NUKILAN.id | Banda Aceh – Mohammad Adzannie Bessania Raviq, mahasiswa Biologi Universitas Syiah Kuala (USK), memukau hadirin dengan presentasinya mengenai biodiversitas dan konservasi di Aceh pada konferensi ilmiah internasional di Rusia pekan lalu.
Adzannie tampil di III International Scientific and Practical Conference of Foreign Students of Preparatory Departments of Universities “Discovering the World of Science” yang diadakan di Universitas Federal Kazan. Dalam konferensi yang menggunakan bahasa Rusia tersebut, Adzannie menjelaskan bahwa Aceh tidak hanya kaya akan minyak dan gas alam, tetapi juga memiliki keanekaragaman hayati yang luar biasa, dengan banyak flora dan fauna endemik.
“Kawasan ekosistem Leuser adalah salah satu hutan hujan tropis terbesar di Asia Tenggara dan dunia, dengan luas mencapai 2,6 juta hektare. Hutan ini menjadi rumah bagi 380 spesies burung, 194 spesies reptil dan amfibi, 130 spesies mamalia, dan sekitar 10.000 spesies tumbuhan,” ujar Adzannie. Ia juga menambahkan bahwa Leuser telah dilindungi oleh UNESCO sejak 2004 sebagai situs warisan dunia.
Adzannie menyoroti pentingnya Leuser sebagai satu-satunya hutan hujan tropis di dunia yang menjadi habitat bagi empat spesies kunci dalam satu ekosistem: Orangutan Sumatera (Pongo abelii), Harimau Sumatera (Panthera tigris sumatrae), Gajah Sumatera (Elephas maximus sumatranus), dan Badak Sumatera (Dicerorhinus sumatrensis). “Empat spesies ini hanya dapat ditemukan bersamaan di Aceh dan tidak ada di tempat lain,” jelasnya.
Selain itu, kawasan Leuser juga menjadi pusat penelitian biodiversitas tropis. Aceh memiliki tiga stasiun penelitian utama, yaitu Soraya, Ketambe, dan Suak Balimbing, yang kerap menjadi tujuan para peneliti dari berbagai negara. Penelitian yang dilakukan meliputi perilaku fauna, identifikasi flora dan potensinya sebagai tanaman obat, serta studi mengenai mikroorganisme yang masih sedikit diketahui.

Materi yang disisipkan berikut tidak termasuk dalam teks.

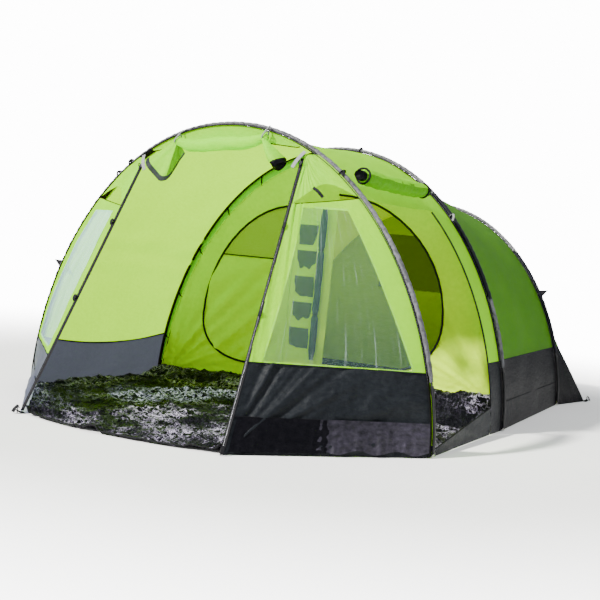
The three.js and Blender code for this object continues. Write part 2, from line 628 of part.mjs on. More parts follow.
const innerRearY = REAR.y - INNER_REAR_SET;
const windowCorners = (shrink) => [
  [-REAR_WINDOW.halfWidth + shrink, REAR_WINDOW.low + shrink],
  [REAR_WINDOW.halfWidth - shrink, REAR_WINDOW.low + shrink],
  [REAR_WINDOW.halfWidth - shrink, REAR_WINDOW.high - shrink],
  [-REAR_WINDOW.halfWidth + shrink, REAR_WINDOW.high - shrink],
].map((p) => new THREE.Vector2(...p));
const rearWall = new THREE.Shape(innerOutline(REAR, INNER_FOOT));
rearWall.holes.push(new THREE.Path(windowCorners(0)));
add("inner_rear_wall", leaningSheet(rearWall, innerRearY, REAR.lean, INNER_CLOTH), COLOUR.inner);
add("inner_rear_window", leaningSheet(new THREE.Shape(windowCorners(PART_GAP)), innerRearY, REAR.lean,
  INNER_CLOTH), COLOUR.mesh);

// ---- Groundsheets ----

// The porch sheet runs from the front corners to the inner tent, where its edge turns up.
function porchSheet() {
  const margin = 30;
  const lipY = innerFrontY - 8;
  const widthAt = (y) => {
    if (y <= FRONT.y) {
      return mix(BELL_HALF_WIDTH - 2 * margin, FRONT.halfWidth - CLOTH_INSET - margin,
        (y - FRONT.y + BELL_LENGTH - margin) / (BELL_LENGTH - margin));
    }
    return mix(FRONT.halfWidth, MIDDLE.halfWidth, (y - FRONT.y) / bayLength) - CLOTH_INSET - margin;
  };
  const rows = [...steps(3, FRONT.y - BELL_LENGTH + margin, FRONT.y), ...steps(3, FRONT.y, lipY).slice(1)];
  const lipHeight = (share) => mix(LIP_LEFT, LIP_RIGHT, share);
  const grid = steps(6).map((share) => {
    const row = rows.map((y) => new THREE.Vector3(mix(-1, 1, share) * widthAt(y), y, 0));
    const lipX = mix(-1, 1, share) * (widthAt(lipY) - margin);
    return [...row, new THREE.Vector3(lipX, lipY, lipHeight(share))];
  });
  return cloth(grid, SHEET);
}
add("porch_groundsheet", porchSheet(), COLOUR.sheet);

// The bedroom sheet is a tray with upturned edges.
function tub() {
  const front = innerFrontY + 14;
  const rear = innerRearY - 10;
  const halfWidth = (y) => {
    const hoopHalfWidth = mix(MIDDLE.halfWidth, REAR.halfWidth, (y - MIDDLE.y) / (REAR.y - MIDDLE.y));
    return hoopHalfWidth - CLOTH_INSET - TUB_INSET - 20;
  };
  const stations = [front, front + 3, mix(front, rear, 0.5), rear - 3, rear];
  const shares = [-1, -0.998, 0, 0.998, 1];
  const grid = stations.map((y, i) =>
    shares.map((share, j) => {
      const edge = i === 0 || i === stations.length - 1 || j === 0 || j === shares.length - 1;
      return new THREE.Vector3(share * halfWidth(y), y, edge ? TUB_HEIGHT : 0);
    }));
  return cloth(grid, SHEET);
}
add("bedroom_groundsheet", tub(), COLOUR.sheet);

// ---- Pegs: the hooked heads that show above the ground, one outside each corner ----
const corners = {
  front_peg_left: [-BELL_HALF_WIDTH, FRONT.y - BELL_LENGTH, -1],
  front_peg_right: [BELL_HALF_WIDTH, FRONT.y - BELL_LENGTH, -1],
  rear_peg_left: [-REAR_HALF_WIDTH, REAR.y + REAR_SLOPE, 1],
  rear_peg_right: [REAR_HALF_WIDTH, REAR.y + REAR_SLOPE, 1],
};
for (const [name, [x, cornerY, away]] of Object.entries(corners)) {
  const y = cornerY + away * PEG_STAND_OFF;
  const hook = [[x, y, 0], [x, y, PEG.height * 0.6], [x, y, PEG.height],
    [x, y - away * PEG.hook * 0.5, PEG.height + 6], [x, y - away * PEG.hook, PEG.height]];
  const geometry = rod(curveThrough(hook), PEG.radius, 6, 8);
  add(name, geometry, COLOUR.steel);
}

// ---- Guy tabs: triangles of webbing on the outside of the sleeves ----
function guyTab(hoop, angle) {
  const base = hoopPoint(hoop, angle, -SLEEVE_HALF_DEPTH - 1);
  const tip = hoopPoint(hoop, angle, -SLEEVE_HALF_DEPTH - TAB.length);
  const along = hoopPoint(hoop, angle + 0.01).sub(hoopPoint(hoop, angle)).normalize();
  const face = [base.clone().addScaledVector(along, TAB.width / 2),
    base.clone().addScaledVector(along, -TAB.width / 2), tip];
  const shift = new THREE.Vector3(0, TAB.depth, 0);
  const back = face.map((p) => p.clone().add(shift));
  const triangles = [[face[0], face[1], face[2]], [back[0], back[2], back[1]]];
  face.forEach((p, i) => {
    const next = (i + 1) % 3;
    triangles.push([p, back[i], back[next]], [p, back[next], face[next]]);
  });
  return solidOf(triangles);
}
const frontTabAngle = angleAt(FRONT, FRONT_TAB_HEIGHT);
const rearTabAngle = angleAt(REAR, REAR_TAB_HEIGHT);
add("guy_tab_front_left", guyTab(FRONT, Math.PI - frontTabAngle), COLOUR.black);
add("guy_tab_rear_left", guyTab(REAR, Math.PI - rearTabAngle), COLOUR.black);
add("guy_tab_rear_right", guyTab(REAR, rearTabAngle), COLOUR.black);

// The origin is under the middle of the footprint.
const box = new THREE.Box3().setFromObject(tent);
const middle = box.getCenter(new THREE.Vector3());
tent.position.set(-middle.x, -middle.y, -box.min.z);

export default tent;
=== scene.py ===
import json
import math

import bpy
import numpy as np
from mathutils import Matrix, Vector
from mathutils.geometry import delaunay_2d_cdt


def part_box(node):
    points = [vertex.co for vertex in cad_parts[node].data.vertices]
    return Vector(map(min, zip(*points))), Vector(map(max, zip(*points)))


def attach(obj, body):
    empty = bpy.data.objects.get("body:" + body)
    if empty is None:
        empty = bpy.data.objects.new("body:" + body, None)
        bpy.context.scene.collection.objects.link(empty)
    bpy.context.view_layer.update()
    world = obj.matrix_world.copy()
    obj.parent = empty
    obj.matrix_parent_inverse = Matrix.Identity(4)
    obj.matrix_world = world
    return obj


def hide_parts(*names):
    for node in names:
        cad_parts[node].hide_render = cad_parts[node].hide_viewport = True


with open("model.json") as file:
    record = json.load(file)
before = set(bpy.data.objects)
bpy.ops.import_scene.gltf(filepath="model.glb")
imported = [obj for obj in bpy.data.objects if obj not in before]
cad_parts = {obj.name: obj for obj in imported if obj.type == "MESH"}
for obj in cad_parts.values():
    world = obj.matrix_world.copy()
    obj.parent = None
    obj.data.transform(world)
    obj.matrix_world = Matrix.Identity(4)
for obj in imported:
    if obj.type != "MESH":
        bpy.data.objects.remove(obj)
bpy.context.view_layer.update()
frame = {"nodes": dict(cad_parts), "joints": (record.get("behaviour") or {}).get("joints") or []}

# A tunnel tent on three hoop poles: a porch with a bell end and a side doorway, and a bedroom with an
# inner tent under its flysheet. Metres, +Z up; the doorway faces -Y. "Along" runs from the front hoop
# to the rear one, "across" from the right foot of a hoop over the top to its left foot.

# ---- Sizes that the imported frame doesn't hold ----
SIDE_POWER, TOP_POWER = 2.04, 1.83  # how square the hoops' shoulders are
BOW_RADIUS, LEG_RADIUS, PIN_RADIUS = 0.00635, 0.0095, 0.003
SLEEVE_DEPTH, SLEEVE_WIDTH = 0.0115, 0.021  # half sizes of a pole sleeve
CLOTH_INSET, ROOF_SAG, SHOULDER = 0.015, 0.032, 0.93
SEAM_GAP = 0.004
BELL_EDGE = 0.026  # the bell end's edge in front of the front hoop's plane
SLIDER_STAND_OFF, ZIP_ASIDE = 0.009, 0.008
GAP_RISE = 0.105  # how far a gusset's lower edge arches above the bell panel's top
INNER_WALL_FOOT = 0.128  # height of the lower edge of the inner tent's side and rear walls
INNER_GAP, INNER_FOOT_GAP = 0.075, 0.03
SKIRT_TOP = 0.2  # the mud band's lower tier ends here
REAR_CORNER_ANGLE = 0.45
SWEEP_SIDES = 20  # points round a swept section
LEAST_FILLED = 0.35  # least share of its flat rectangle that a sheet may fill
UPRIGHT = (0, 1, 0.001)  # up for sections swept along a curve in an upright plane

# The bell end's two sides: the top edge of the panel at the zip and at the hoop, and how far across
# its window reaches, low and high.
BELLS = {
    "right": {"side": 1, "panel_top": (1.440, 1.510), "inner": (0.08, 0.16), "outer": (0.92, 0.72)},
    "left": {"side": -1, "panel_top": (1.350, 1.400), "inner": (0.16, 0.20), "outer": (0.90, 0.80)},
}


# ---- Camera and light ----
def make_camera():
    """The camera stands to the right of the doorway, at chest height, a little rolled."""
    yaw, pitch, roll = -0.5154, -0.052, 0.0881
    look = Vector((math.sin(yaw) * math.cos(pitch), math.cos(yaw) * math.cos(pitch), math.sin(pitch)))
    level = Vector((math.cos(yaw), -math.sin(yaw), 0))
    upright = level.cross(look)
    right = level * math.cos(roll) + upright * math.sin(roll)
    up = upright * math.cos(roll) - level * math.sin(roll)
    data = bpy.data.cameras.new("camera")
    data.lens = 66.45
    camera = bpy.data.objects.new("camera", data)
    place = Matrix.Translation((4.066, -7.561, 1.210))
    camera.matrix_world = place @ Matrix((right, up, -look)).transposed().to_4x4()
    bpy.context.scene.collection.objects.link(camera)
    bpy.context.scene.camera = camera


def make_lamp(name, kind, aim, energy, **settings):
    """A lamp in the direction aim from the tent, 9 m away and pointing at it."""
    data = bpy.data.lights.new(name, kind)
    data.energy = energy
    for key, value in settings.items():
        setattr(data, key, value)
    lamp = bpy.data.objects.new(name, data)
    lamp.location = Vector(aim).normalized() * 9
    lamp.rotation_euler = Vector(aim).to_track_quat("Z", "Y").to_euler()
    bpy.context.scene.collection.objects.link(lamp)


make_camera()
make_lamp("key_lamp", "SUN", (-0.50, -0.95, 0.80), 11.0, angle=0.06, color=(1.0, 0.985, 0.93))
make_lamp("porch_softbox", "AREA", (-0.25, -1.0, 0.22), 70, size=2.6)
make_lamp("top_lamp", "SUN", (0.25, 0.1, 1.0), 1.6, angle=0.6)
make_lamp("right_softbox", "AREA", (0.7, -1.0, 0.35), 90, size=4.0)


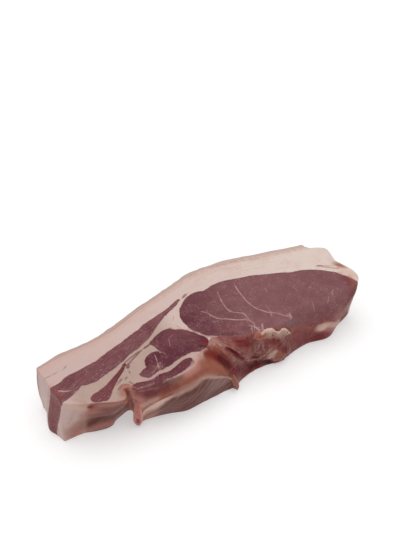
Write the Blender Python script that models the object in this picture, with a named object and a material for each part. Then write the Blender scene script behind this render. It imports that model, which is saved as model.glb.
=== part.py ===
"""A raw pork rib steak: one thick slice across the loin and the top of the belly.

The slice lies flat on its cut face. +X runs along it towards the loin eye, +Y towards the rind and
+Z up through the thickness. The origin is the centre of the underside. Five tissues run through the
slice and show on both cut faces: the fat with its rind, the loin eye, the belly strip, the thin
flank strip below it and the rib meat behind the rib wall.

Every outline below is drawn on the upper cut face, in millimetres. sink() carries a point of that
face down through the slice, so the walls and the tissues inside them lean the same way.
"""

import bmesh
import bpy
import numpy as np

MM = 0.001

THICKNESS = 32.0
TISSUE_GAP = 0.3
CENTRE_SHIFT = np.array([0.1, 0.8])

# The front side, from the belly's end to the tip of the loin eye. Each station has the x and y of
# the upper edge, how far its foot moves in x and y, and how far the wall swells at mid height.
FRONT = np.array(
    [
        (-97.2, -16.3, -1.0, 0.4, 0.0),
        (-87.0, -23.4, 0.0, 6.8, 0.6),
        (-79.8, -26.8, 0.0, 7.6, 0.6),
        (-71.5, -31.2, 0.0, 10.4, 0.4),
        (-66.3, -31.0, 1.0, 12.6, 0.0),
        (-62.9, -25.8, 5.4, 9.8, 0.0),
        (-59.6, -29.8, 0.2, 2.5, 0.4),
        (-55.4, -31.8, 0.2, 5.2, 2.2),
        (-48.0, -32.9, 0.0, 5.4, 4.0),
        (-40.0, -32.6, 0.0, 2.8, 4.2),
        (-30.7, -32.7, 0.0, -0.7, 3.6),
        (-23.7, -31.3, 0.0, -2.2, 3.4),
        (-17.2, -27.4, 0.0, -6.0, 3.0),
        (-10.0, -23.2, 0.0, -10.2, 2.2),
        (-3.4, -19.2, 0.0, -14.2, 1.6),
        (2.4, -23.3, 0.0, -10.6, 1.0),
        (9.7, -27.3, 0.0, -3.7, 0.8),
        (17.0, -29.0, 0.0, -0.5, 0.8),
        (28.0, -31.4, 0.0, 1.6, 0.8),
        (36.8, -32.8, 0.0, 1.0, 0.8),
        (44.2, -30.9, 0.0, 0.2, 0.8),
        (51.2, -29.6, 0.0, 0.2, 1.0),
        (60.0, -32.0, 0.0, 3.0, 1.4),
        (74.9, -35.3, 0.0, 3.6, 0.8),
        (85.0, -33.8, 0.0, 7.0, 0.4),
        (94.0, -30.2, -1.0, 6.0, 0.0),
        (100.2, -24.7, -1.0, 3.0, 0.0),
    ]
)

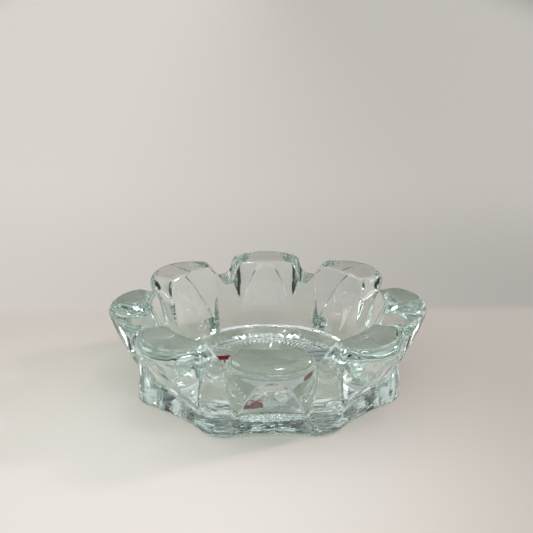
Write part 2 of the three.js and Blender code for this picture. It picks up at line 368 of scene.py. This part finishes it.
def label_material(sizes):
    """Printed paper: a red panel with a plain leaf, fine lines on bare paper, and dark stripes."""
    material, nodes = new_material("label_paper")
    place = nodes.add("ShaderNodeTexCoord", {}, {}, output="Object")
    middle = Matrix.Rotation(sizes.turn, 3, "Z") @ Vector((sizes.shift, -sizes.drop, 0))
    own_place = {"Vector": place, "Location": middle, "Rotation": (0, 0, sizes.turn)}
    local = nodes.add("ShaderNodeMapping", {"vector_type": "TEXTURE"}, own_place)
    along = nodes.add("ShaderNodeSeparateXYZ", {}, {0: local}, output="X")
    across = nodes.also(along, "Y")
    soft = PRINT_SOFTNESS

    left = -sizes.long_side / 2
    panel_end = left + sizes.panel_length
    panel = 1 - nodes.ease(along, panel_end - soft, panel_end + soft)
    # the leaf is where two round shapes overlap
    leaf_round = 5 * MM
    leaf_offset = 2.7 * MM
    leaf_along = 4.4 * MM
    leaf_across = 3.4 * MM
    vein_half = 0.3 * MM
    sideways = along - (left + leaf_along)
    upwards = across - leaf_across
    near = nodes.maths("SQRT", (sideways - leaf_offset) * (sideways - leaf_offset) + upwards * upwards)
    far = nodes.maths("SQRT", (sideways + leaf_offset) * (sideways + leaf_offset) + upwards * upwards)
    leaf = 1 - nodes.ease(nodes.maths("MAXIMUM", near, far), leaf_round - soft, leaf_round + soft)
    vein = nodes.ease(abs(sideways), vein_half, vein_half + soft)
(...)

“Di Stasiun Suak Balimbing, peneliti orangutan biasanya menghabiskan waktu paling sedikit satu tahun untuk meneliti perilaku orangutan. Namun, saya hanya menghabiskan waktu 10 hari di sana bersama tim peneliti rayap dari Jurusan Biologi FMIPA USK,” kata Adzannie.
Dalam kesempatan tersebut, Adzannie juga memaparkan kerja sama antara Aceh dan Rusia. Pada Mei 2023, Wali Nanggroe Aceh, Paduka Yang Mulia Tgk Malik Mahmud Al Haytar, menjajaki kerjasama di bidang ketahanan iklim dan energi. Dalam forum Climate Resilience: Russia-OIC Countries Dialogue dan Russia Islamic World Kazan Forum 2023, Wali Nanggroe mengungkapkan potensi Aceh sebagai salah satu sumber cadangan karbon terbesar di dunia.
“Aceh memiliki tutupan hutan mencapai 23 persen dari luas Pulau Sumatera dan potensi karbon yang diperkirakan Emission Reduction (ER) mencapai tiga ton per hektare,” ungkap Adzannie, mengutip pernyataan Wali Nanggroe pada World Kazan Forum 2023.
Presentasi Adzannie berhasil menarik perhatian para juri yang merupakan pakar di bidang sains, menegaskan pentingnya upaya konservasi dan penelitian untuk melestarikan keanekaragaman hayati Aceh.